Product Description
Trading Planetary Eclipses
by Hans Hannula, Ph.D., C.T.A.
Stock market lore has long been filled with claims that planetary motion affects stock and commodity
prices. As most market students who pursue this topic find out, however, many rules and explanations of
what causes tops and bottoms in markets contradict each other about which planets are important and
what could cause these effects. There are relationships, but they differ from what one might find in the
literature of financial astrology. Hans Hannula explains.
In financial astrology, the angles formed between two planets as viewed from the Earth have either
bullish or bearish implications for the market. In astrological jargon, these angles are called aspects. The
angles are measured from a line drawn from the Earth to the sun. When a planet is aligned with the sun, it
is said to be in geocentric (Earth-based) conjunction, or at zero degrees. If the planet is between the Earth
and the sun, it is called an "inferior" conjunction. When a planet is positioned so that the Earth is directly
between it and the sun, it is said to be in geocentric opposition, or at 180 degrees. Similarly, if the planet
is at 90 degrees to the Earth-sun line, the planets are said to be square. Squares are supposedly bearish.
Conjunctions and oppositions are supposedly positive.
But this interpretation is not universally accepted.

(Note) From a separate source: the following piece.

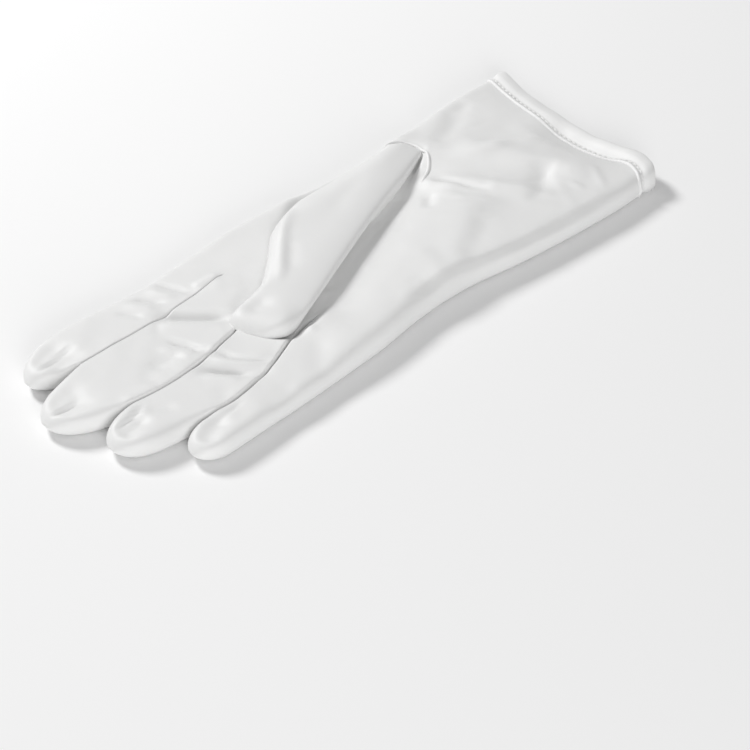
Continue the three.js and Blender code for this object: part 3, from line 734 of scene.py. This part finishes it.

David Williams, author of Financial Astrology, uses
an aspect-scoring system in which he attributes bullish or bearish influences to each aspect according to
which two planets are involved. For example, he considers the conjunction of Mercury and Earth
positive, but that of Mars and Earth negative. Even with this difficulty, however, financial astrologers
have used aspect rule-based systems to predict stock movements with enough success that they are still
widely followed.
Personal computers have spawned renewed interest in using this approach for trading. First, compute the
time of each aspect between each pair of planets and measure the change in market price some time later.
If prices are up or down over some threshold, say 70% of the cases, record the aspect as bullish or
bearish. If it is under the threshold, consider it insignificant. This gives a scoring table for the aspects.